Even Saturday Night Live has acknowledged the tale of woe that is the Jets, as was featured in a sketch about how Taylor Swift has impacted NFL coverage. According to Keenan Thompson, as he played Fox NFL Sunday host Curt Menefee, the Jets “were cursed by a warlock a thousand years ago and they can never experience joy.”
I seem to recall that Weekend Update host Michael Che is a Jets fan.
But after I settled in front of my television at 4:25 U.S. EDT to watch the game against my better judgement, something great happened: the Jets won. It wasn’t an epic comeback for the ages, and Wilson still needs to do a lot of growing up before he becomes a better quarterback, but it was a victory nonetheless.

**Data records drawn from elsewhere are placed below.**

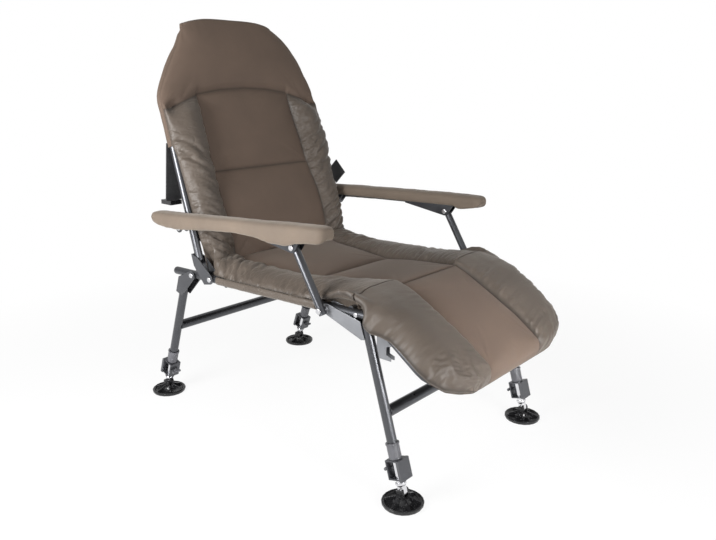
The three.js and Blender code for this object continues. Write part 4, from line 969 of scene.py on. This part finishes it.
def make_back_piece():
    flat, (mid_row, head_row, top_row) = back_rows()
    rows = len(flat)
    grid = pressed(flat, flat, back_swell)
    world = back_to_scene(grid)
    pins = pins_for(rows, [mid_row, head_row])
    pins[head_row, EDGE_COLS[0]: EDGE_COLS[1] + 1] = 1
    pins[head_row + 1:, SEAM_COLS] = 0
    pins[top_row:] = 1
    loose, cap = by_column(rows, 0.6, 0.1), by_column(rows, 7.0, 6.0)
    loose[head_row + 1:] = 0.1
    cap[head_row + 1:] = 5.0
    world = inflate("back_blow", world, pins, loose, cap)
    world = gathered(world, flat, back_gathers, MM)

    def rear_height(r, x, s, f):
        late = max(0.0, (r - top_row) / (rows - 1 - top_row))
        tube = 1 - smooth((hoop_distance(abs(x), s) - 11) / 12)
        return min(1.7 + 10.0 * tube, f - 1.0) * (1 - late) + min(0.0, f) * late

    crosses = [(mid_row, PANEL_COLS), (head_row, slice(EDGE_COLS[0], EDGE_COLS[1] + 1))]
    parts = [
        sewn_skin(world, back_to_scene(rear_of(grid, rear_height)), crosses, head_row),
        (sheet_body(back_to_scene(head_pocket()), HEAD_CLOTH * MM), 0),
        (topstitch(world, head_row, [(mid_row, 1), (head_row, -1)]), 2)]
    piece = make_piece("back_pad", parts, [panel_cloth, bolster_cloth, thread])
    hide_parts("back_cushion")
    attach(piece, "back")
    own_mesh(piece)
    return piece


seat_pad = make_seat_piece()
make_rest_piece()
make_back_piece()
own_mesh(seat_pad)

# ---- arm pads
ARM_TOP = {
    -1: [(-507, 57), (-472, 56.5), (-350, 51), (-196, 45.5), (-53, 40), (40, 38), (96, 36)],
    1: [(-507, 47), (-467, 48.5), (-263, 48.5), (13, 46), (96, 43)],
}
ARM_LOW = {
    -1: [(-507, 21), (-461, 19), (-428, 15), (-402, 7.5), (-345, 7), (-300, 14), (-225, 15.5), (-130, 10),
         (-45, 2), (-10, -0.5), (22, 0), (60, 4), (96, 12)],
    1: [(-507, 16), (-454, 8), (-400, 6.5), (-330, 11), (-225, 13), (-130, 9), (0, 5), (96, 14)],
}
ARM_ROOF = 17.9
ARM_RING = 60
ARM_MIDDLE = 284
ARM_REAR, ARM_LENGTH = 96, 603
ARM_FRONT_ROUND, ARM_REAR_ROUND = 20.0, 27.0
ARM_ENDS = [0.03, 0.12, 0.27, 0.46, 0.72, 1.0]


def arm_section(sign, y):
    """Outline across an armrest: u runs outwards from the channel's middle, which the outer flank covers."""
    top, low = reading(ARM_TOP[sign], y), reading(ARM_LOW[sign], y)
    over = smooth((y + 440) / 14) * smooth((42 - y) / 14)
    inner = ARM_ROOF * over + max(low + 3, 8.5) * (1 - over)
    flank = min(low + 5, inner - 0.4)
    return spline([
        (-4, inner), (-12, inner), (-15.6, inner + 5), (-16.2, (inner + top) / 2 + 2), (-13.5, top - 7),
        (-5, top - 1.6), (9, top), (23, top - 1.2), (31, top - 6), (34.4, top - 15), (34.8, (top + low) / 2),
        (34, low + 9), (31.5, low + 2.4), (26, low), (20, low + 1.0), (16, flank), (15.2, inner), (9, inner)],
        ARM_RING)


def arm_grid(sign):
    rows = []
    places = [share * ARM_REAR_ROUND for share in ARM_ENDS]
    places += list(np.linspace(ARM_REAR_ROUND + 7, ARM_LENGTH - ARM_FRONT_ROUND - 7, 96))
    places += [ARM_LENGTH - share * ARM_FRONT_ROUND for share in reversed(ARM_ENDS)]
    for d in places:
        near, radius = (d, ARM_REAR_ROUND) if d < ARM_LENGTH / 2 else (ARM_LENGTH - d, ARM_FRONT_ROUND)
        size = math.sqrt(max(0.0, 1 - (1 - min(near / radius, 1)) ** 2))
        y = ARM_REAR - d
        section = arm_section(sign, y)
        hub = np.array([9.0, section[:, 1].mean() + 2])
        row = []
        for u, z in section:
            wave = 1.3 * bend_noise(d * 0.8, u, z + 7 * sign, 70) + 0.5 * bend_noise(d, u, z, 18)
            lower = smooth((30 - z) / 22) if u > 18 else 0.0
            wave += 1.5 * lower * bend_noise(d * 1.2, 3.0, 2.0 * sign, 22, 2)
            if z < ARM_ROOF + 1.5 and u < 17:
                wave = 0
            out = np.array([u, z]) - hub
            out *= 1 + wave / max(np.linalg.norm(out), 1e-6)
            u2, z2 = hub + out * (0.34 + 0.66 * size)
            row.append((sign * (ARM_MIDDLE + u2), y, z2))
        rows.append(row)
    return np.array(rows, float)


def make_arm(side, sign):
    grid = arm_grid(sign)
    world = to_scene(grid, ARM)
    rows, ring = world.shape[:2]
    points, faces = world.reshape(-1, 3).tolist(), quads(rows, ring, True)
    for r in (0, rows - 1):
        hub = len(points)
        points.append(world[r].mean(axis=0).tolist())
        faces += [(r * ring + c, r * ring + (c + 1) % ring, hub) for c in range(ring)]
    # painted shadow: a darker line along the arm cover's underside seam
    seam = np.zeros((rows, ring))
    seam[:, int(np.argmin(grid[rows // 2, :, 2]))] = 0.8
    piece = make_piece(f"arm_cover_{side}", [((points, faces), 0, np.append(seam, [0, 0]))], [arm_cloth])
    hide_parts(f"arm_pad_{side}")
    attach(piece, f"arm_{side}")


make_arm("left", 1)
make_arm("right", -1)

# ---- slings
SLING_CLOTH = 1.4
HEM_INSET = 8
HEM_THREAD = 0.4


def sling(name, matrix, half_wide, start, end, upright, replaced, body, sag, seed):
    """A stretched sheet with stitched hems, flat in its frame or, for the back, upright."""
    def at(x, y, dip):
        return (x, -dip, y) if upright else (x, y, dip)

    grid = []
    for y in np.linspace(start, end, 40):
        row = []
        for x in np.linspace(-half_wide, half_wide, 60):
            u, v = abs(x) / half_wide, (y - start) / (end - start)
            drop = -sag * (1 - u * u) * math.sin(math.pi * v) ** 0.5
            row.append(at(x, y, drop + bend_noise(x * 0.35, y, seed, 20) * u ** 4))
        grid.append(row)
    parts = [(sheet_body(to_scene(grid, matrix), SLING_CLOTH * MM), 0)]
    up = np.array((matrix.to_3x3() @ Vector(at(0, 0, 1 if upright else -1))).normalized())
    for edge_at in (start + HEM_INSET, end - HEM_INSET):
        line = to_scene([at(x, edge_at, 0) for x in np.linspace(-half_wide, half_wide, 50)], matrix)
        lifted = line + up * ((1.2 if upright else 1.6) * MM)
        parts.append((stitches(lifted, np.tile(up, (len(line), 1)), HEM_THREAD * MM), 1))
    piece = make_piece(name, parts, [black_canvas, webbing])
    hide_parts(replaced)
    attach(piece, body)


sling("seat_canvas", SEAT, 243.0, -256.0, 166.0, False, "seat_sling", "seat",
      sag=3.0, seed=3.0)
sling("back_canvas", BACK, 243.0, 98.0, 326.0, True, "back_sling", "back",
      sag=0.0, seed=7.0)
REST_CANVAS = REST @ Matrix.Rotation(math.radians(REST_FALL), 4, "X")
sling("leg_rest_canvas", REST_CANVAS, 226.0, -172.0, -76.0, False, "leg_rest_sling", "leg_rest",
      sag=2.0, seed=11.0)

# ---- floor, light and camera
FLOOR_COLOR = (0.93, 0.93, 0.93)
WHITE = (1, 1, 1)
WORLD_STRENGTH = 0.26
WORLD_GLOSS = 0.45
FOCAL_PIXELS, FRAME_PIXELS, SENSOR = 699.0, 716.0, 36
CAMERA_YAW, CAMERA_PITCH, CAMERA_ROLL = -49.15, 15.33, -0.32
CAMERA_PLACE = (-1.2813, -1.1413, 0.8514)


def make_stage():
    bpy.ops.mesh.primitive_plane_add(size=24, location=(0, 0, -0.0005))
    floor = assign(bpy.context.object, name="floor")
    mat, tree = new_material("floor", FLOOR_COLOR, 0.9)
    fill(tree, {"Specular IOR Level": 0.1})
    path = node(tree, "LightPath", {}).node.outputs
    distance = node(tree, "VectorMath", {0: object_coords(tree)}, "Value", operation="LENGTH")
    seen = math_of(tree, "MAXIMUM", path["Is Camera Ray"], path["Is Glossy Ray"])
    share = math_of(tree, "MULTIPLY", remap(tree, distance, 0.9, 1, 0.7, 1.6), seen)
    glow = node(tree, "Emission", {})
    mix = node(tree, "MixShader", {0: share, 1: tree.nodes["Principled BSDF"].outputs[0], 2: glow})
    wire(tree, mix, tree.nodes["Material Output"].inputs["Surface"])
    floor.data.materials.append(mat)


def make_world():
    world = bpy.data.worlds.new("studio")
    scene.world = world
    world.use_nodes = True
    tree = world.node_tree
    tree.nodes.clear()
    path = node(tree, "LightPath", {}).node.outputs
    seen = math_of(tree, "MAXIMUM", path["Is Camera Ray"],
                   math_of(tree, "MULTIPLY", path["Is Glossy Ray"], WORLD_GLOSS))
    seen = math_of(tree, "MAXIMUM", seen, path["Is Transmission Ray"])
    lit, shown = (node(tree, "Background", {"Color": WHITE, "Strength": s}) for s in (WORLD_STRENGTH, 1.0))
    mix = node(tree, "MixShader", {0: seen, 1: lit, 2: shown})
    wire(tree, mix, tree.nodes.new("ShaderNodeOutputWorld").inputs["Surface"])


def lamp(name, place, target, size, power, spread=180):
    data = assign(bpy.data.lights.new(name, "AREA"), shape="RECTANGLE", size=size[0], size_y=size[1],
                  energy=power, spread=math.radians(spread))
    turn = (Vector(target) - Vector(place)).to_track_quat("-Z", "Y").to_euler()
    assign(linked(name, data), location=place, visible_camera=False, rotation_euler=turn)


def make_camera():
    data = assign(bpy.data.cameras.new("camera"), sensor_width=SENSOR,
                  lens=FOCAL_PIXELS / FRAME_PIXELS * SENSOR, clip_start=0.05, clip_end=60)
    yaw, pitch, roll = (math.radians(angle) for angle in (CAMERA_YAW, CAMERA_PITCH, CAMERA_ROLL))
    back = Vector((math.sin(yaw) * math.cos(pitch), -math.cos(yaw) * math.cos(pitch), math.sin(pitch)))
    turn = (-back).to_track_quat("-Z", "Y") @ Matrix.Rotation(-roll, 4, "Z").to_quaternion()
    scene.camera = assign(linked("camera", data), rotation_mode="QUATERNION", rotation_quaternion=turn,
                          location=CAMERA_PLACE)


make_stage()
make_world()
lamp("side", (-1.3, 0.15, 0.8), (0, 0.0, 0.5), (0.6, 0.6), 25)
lamp("front", (-0.3, -1.75, 0.55), (0, -0.3, 0.4), (1.1, 0.6), 19)
lamp("leg", (-0.3, -1.7, 0.6), (0, -0.55, 0.25), (0.3, 0.3), 0.75, 30)
lamp("top", (0.3, 0.3, 2.8), (0, 0.0, 0.4), (1.8, 1.8), 3)
make_camera()
scene.view_settings.view_transform = "Standard"
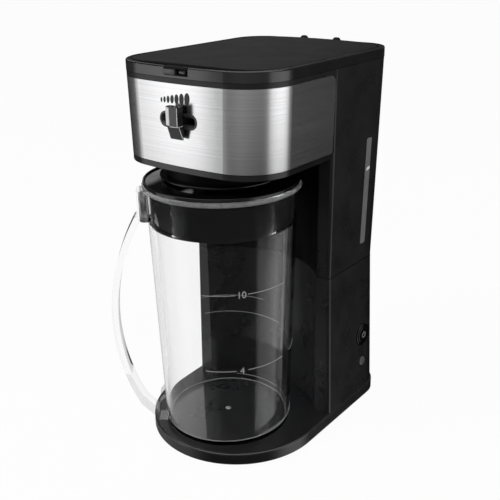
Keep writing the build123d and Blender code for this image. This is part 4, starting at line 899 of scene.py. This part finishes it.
def make_floor():
    """A pale floor that glows white to the eye, and dark in reflections except behind the machine."""
    reach = 6.0
    corners = [(-reach, -reach, 0), (reach, -reach, 0), (reach, reach, 0), (-reach, reach, 0)]
    mesh = bpy.data.meshes.new("floor")
    mesh.from_pydata(corners, [], [(0, 1, 2, 3)])
    floor = bpy.data.objects.new("floor", mesh)
    bpy.context.scene.collection.objects.link(floor)
    material, tree, shader = new_material("pale_floor")
    shader.inputs["Roughness"].default_value = 0.9
    shader.inputs["Specular IOR Level"].default_value = 0.0
    direct, mirrored = straight_view(tree)
    tone = two_tones(tree, mirrored, (0.85, 0.85, 0.85), (0.03, 0.03, 0.03))
    tree.links.new(tone, shader.inputs["Base Color"])
    far = tree.nodes.new("ShaderNodeMapRange")
    far.inputs["From Min"].default_value = -0.12
    far.inputs["From Max"].default_value = 0.02
    tree.links.new(distance_along(tree, object_pattern(tree, (1, 1, 1)), level_ahead), far.inputs["Value"])
    behind = calculate(tree, "MULTIPLY", far.outputs["Result"], mirrored)
    white_share = calculate(tree, "MULTIPLY", calculate(tree, "MAXIMUM", direct, behind), 0.95)
    glow = tree.nodes.new("ShaderNodeEmission")
    glow.inputs["Color"].default_value = (1, 1, 1, 1)
    lit = blend(tree, white_share, shader.outputs["BSDF"], glow.outputs["Emission"])
    tree.links.new(lit, surface_of(tree))
    floor.data.materials.append(material)
    floor.visible_glossy = False


def window(tree, value, start, full, high=1.0):
    """Rises smoothly from 0 at start to high at full; start may lie above full."""
    node = tree.nodes.new("ShaderNodeMapRange")
    node.interpolation_type = "SMOOTHSTEP"
    node.inputs["From Min"].default_value = start
    node.inputs["From Max"].default_value = full
    node.inputs["To Max"].default_value = high
    tree.links.new(value, node.inputs["Value"])
    return node.outputs["Result"]


def wall_tones(tree, split):
    """Grey walls all round, brighter and darker by the bearing in degrees, brightest about eye level."""
    stops = (
        (-180, 0.10), (-160, 0.12), (-152, 1.1), (-133, 1.8), (-124, 1.65), (-117, 0.40), (-108, 0.24),
        (-90, 0.30), (-74, 0.36), (-45, 0.30), (-25, 0.26), (-14, 0.30), (-4, 1.3), (13, 1.6), (27, 1.6),
        (39, 1.2), (47, 0.20), (54, 0.03), (100, 0.04), (150, 0.04), (165, 0.06), (174, 0.08), (180, 0.10),
    )
    share = tree.nodes.new("ShaderNodeMapRange")
    share.inputs["From Min"].default_value = -pi
    share.inputs["From Max"].default_value = pi
    tree.links.new(calculate(tree, "ARCTAN2", split["Y"], split["X"]), share.inputs["Value"])
    ramp = tree.nodes.new("ShaderNodeValToRGB")
    tree.links.new(share.outputs["Result"], ramp.inputs["Fac"])
    elements = ramp.color_ramp.elements
    while len(elements) < len(stops):
        elements.new(0.5)
    for element, (bearing, tone) in zip(elements, stops):
        element.position = (bearing + 180) / 360
        element.color = (tone, tone, tone, 1)
    foot = window(tree, split["Z"], -0.36, -0.24)
    head = window(tree, split["Z"], 0.22, 0.06, 0.85)
    above = window(tree, split["Z"], 0.02, 0.20, 0.10)
    band = calculate(tree, "ADD", calculate(tree, "MULTIPLY", foot, head), above)
    return calculate(tree, "MULTIPLY", ramp.outputs["Color"], band)


def soft_box(tree, bearing, height, middle, half_width, low, high, strength, blur=8.0, edge=0.06):
    """A glowing panel, given by its bearing and half width in degrees and by its lowest and highest sines."""
    aim = distance_along(tree, bearing, (cos(radians(middle)), sin(radians(middle)), 0))
    outside = cos(radians(half_width + blur))
    inside = cos(radians(half_width - blur))
    across = window(tree, aim, outside, inside, strength)
    upward = window(tree, height, low - edge, low + edge)
    downward = window(tree, height, high + edge, high - edge)
    return calculate(tree, "MULTIPLY", calculate(tree, "MULTIPLY", across, upward), downward)


def make_studio():
    """White all round for the eye and through glass. Metal and gloss see soft walls with darker gaps."""
    panels = (
        (82, 26, 0.06, 0.62, 0.12),
        (140, 22, 0.33, 0.62, 0.6, 8.0, 0.04),
        (137, 16, 0.245, 0.32, 0.75, 6.0, 0.02),
        (-148, 38, -0.75, -0.40, 0.5),
        (24, 20, -0.75, -0.40, 1.7, 6.0, 0.04),
        (-122, 10, -0.55, -0.36, 0.8),
        (150, 18, -0.55, -0.33, 0.5),
    )
    world = bpy.data.worlds.new("studio")
    bpy.context.scene.world = world
    world.use_nodes = True
    tree = world.node_tree
    plain = tree.nodes["Background"]
    plain.inputs["Color"].default_value = (1, 1, 1, 1)
    plain.inputs["Strength"].default_value = 0.5
    looking = tree.nodes.new("ShaderNodeTexCoord").outputs["Generated"]
    separate = tree.nodes.new("ShaderNodeSeparateXYZ")
    tree.links.new(looking, separate.inputs[0])
    split = separate.outputs
    bearing = tree.nodes.new("ShaderNodeVectorMath")
    bearing.operation = "NORMALIZE"
    tree.links.new(vector(tree, split["X"], split["Y"]), bearing.inputs[0])

    overhead = window(tree, split["Z"], 0.62, 0.82, 1.2)
    tones = calculate(tree, "ADD", wall_tones(tree, split), overhead)
    for panel in panels:
        glow = soft_box(tree, bearing.outputs[0], split["Z"], *panel)
        tones = calculate(tree, "ADD", tones, glow)
    rays = tree.nodes.new("ShaderNodeLightPath").outputs
    through = calculate(tree, "MINIMUM", rays["Transmission Depth"], 1.0)
    behind = distance_along(tree, looking, ahead)
    seen_through = calculate(tree, "MULTIPLY", window(tree, behind, 0.35, 0.6), through)
    backdrop = calculate(tree, "MAXIMUM", seen_through, window(tree, behind, 0.955, 0.99, 0.5))
    walls = tree.nodes.new("ShaderNodeBackground")
    walls.inputs["Color"].default_value = (1, 1, 1, 1)
    tree.links.new(calculate(tree, "MAXIMUM", tones, backdrop), walls.inputs["Strength"])
    white = tree.nodes.new("ShaderNodeBackground")
    white.inputs["Color"].default_value = (1, 1, 1, 1)
    bounced = calculate(tree, "MINIMUM", rays["Glossy Depth"], 1.0)
    glossy = calculate(tree, "MAXIMUM", rays["Is Glossy Ray"], bounced)
    indirect = blend(tree, glossy, plain.outputs[0], walls.outputs[0])
    direct = blend(tree, straight_view(tree)[0], indirect, white.outputs[0])
    tree.links.new(direct, tree.nodes["World Output"].inputs["Surface"])


def soft_lamp(name, place, size, power):
    """A square lamp that faces the middle of the machine and isn't seen mirrored."""
    target = Vector((0, 0, 0.18))
    data = bpy.data.lights.new(name, "AREA")
    data.shape = "RECTANGLE"
    data.size = size
    data.size_y = size
    data.energy = power
    lamp = bpy.data.objects.new(name, data)
    bpy.context.scene.collection.objects.link(lamp)
    lamp.location = place
    lamp.rotation_euler = (target - Vector(place)).to_track_quat("-Z", "Y").to_euler()
    lamp.visible_glossy = False


def make_camera():
    data = bpy.data.cameras.new("camera")
    data.sensor_width = 36.0
    data.lens = 57.13
    camera = bpy.data.objects.new("camera", data)
    bpy.context.scene.collection.objects.link(camera)
    level = Vector((cos(camera_bearing), sin(camera_bearing), 0))
    upright = level.cross(ahead)
    right = level * cos(camera_roll) + upright * sin(camera_roll)
    up = upright * cos(camera_roll) - level * sin(camera_roll)
    turn = Matrix((right, up, -ahead)).transposed()
    camera.matrix_world = Matrix.Translation(camera_place) @ turn.to_4x4()
    bpy.context.scene.camera = camera


make_strength_marks()
jug_lines = line_tree()
make_measures()
make_jug_lid()
make_collar_lip()
make_latch()
make_lever_beads()
make_power_sign()
make_gate_mark()
make_full_mark()
springs = spring_tree()
wind_spring("drip_coil", "drip_press", 0.0038, 3.0)
wind_spring("button_coil", "button_press", 0.0050, 1.5)
make_floor()
make_studio()
soft_lamp("key", (-0.9, -1.3, 1.5), 1.0, 16)
soft_lamp("fill", (1.5, -0.3, 1.1), 1.2, 7)
make_camera()
bpy.context.scene.view_settings.view_transform = "Standard"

While the Jets fell behind early, the defense was playing out of its mind (the Jets forced four turnovers, intercepting Eagles quarterback Jalen Hurts three times) and the home team only trailed 14-12 with a little more than two minutes remaining in the game. That was when Jets safety Tony Adams intercepted Hurts and ran the ball back 45 yards to the Eagles 8-yard line. When the Eagles defense parted like the Red Sea to let Jets running back Breece Hall score an uncontested touchdown on the next play and give New York its first lead of the day and one they would never relinquish, it was impossible not to look at the clock and curse every one of the 110 seconds left in the game, time the Eagles could use to engineer a winning touchdown drive.
I immediately began ranting at the television, wondering out loud why Hall hadn’t simply fallen at the one-yard like to bleed more time off the clock before scoring and force the Eagles to burn a precious timeout. But I need not have worried. After the Jets converted a meaningless two-point conversion and the ensuing kickoff, the Eagles turned the ball over on downs, effectively ending the game.
After six weeks, the Jets are 3-3 and now head into a bye week. If you had told me the Jets would have managed to be at .500 without Aaron Rodgers, I would have said you were crazy. Yet here we are and I am now convinced we can make the playoffs.